When the "revolution" was attempted in Ljubljana, Slovenia in December 1989, in an action named "Action North" Slovene police forces with the help of Croatian police forces prevented it and the action can be considered the first Slovenian defense action against the Milošević's supporters attacks, leading to Slovenian independence.

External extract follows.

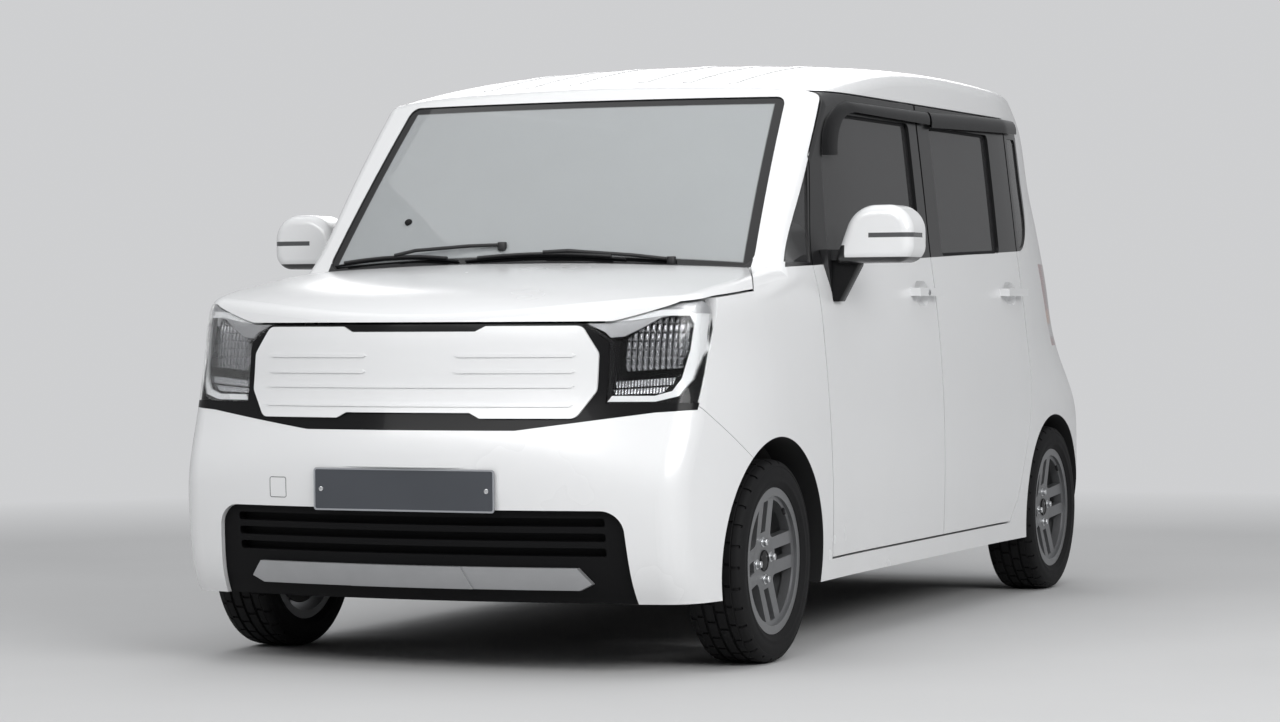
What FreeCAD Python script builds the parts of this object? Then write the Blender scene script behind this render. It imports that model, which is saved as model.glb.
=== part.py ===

The anti-bureaucratic revolution affected the balance of power in the Presidency of Yugoslavia. Serbia's Borisav Jović (at the time the President of the Presidency), Montenegro's Nenad Bućin, Vojvodina's Jugoslav Kostić and Kosovo's Riza Sapunxhiu, started to form a voting bloc. In August 1990 the Croatian Parliament replaced its representative Stipe Šuvar with Stjepan Mesić in the wake of the Log Revolution. Mesić was only seated in October 1990 because of protests from the Serbian side, and then joined Macedonia's Vasil Tupurkovski, Slovenia's Janez Drnovšek and Bosnia and Herzegovina's Bogić Bogićević in opposing the demands to proclaim a general state of emergency, which would have allowed the Yugoslav People's Army to impose martial law in March 1991. When Sapunxhiu 'defected' his faction in the final vote, Jović briefly resigned and returned, Bućin was replaced with Branko Kostić, and Sapunxhiu with Sejdo Bajramović, effectively deadlocking the Presidency. Soon enough, the country descended into the Yugoslav Wars.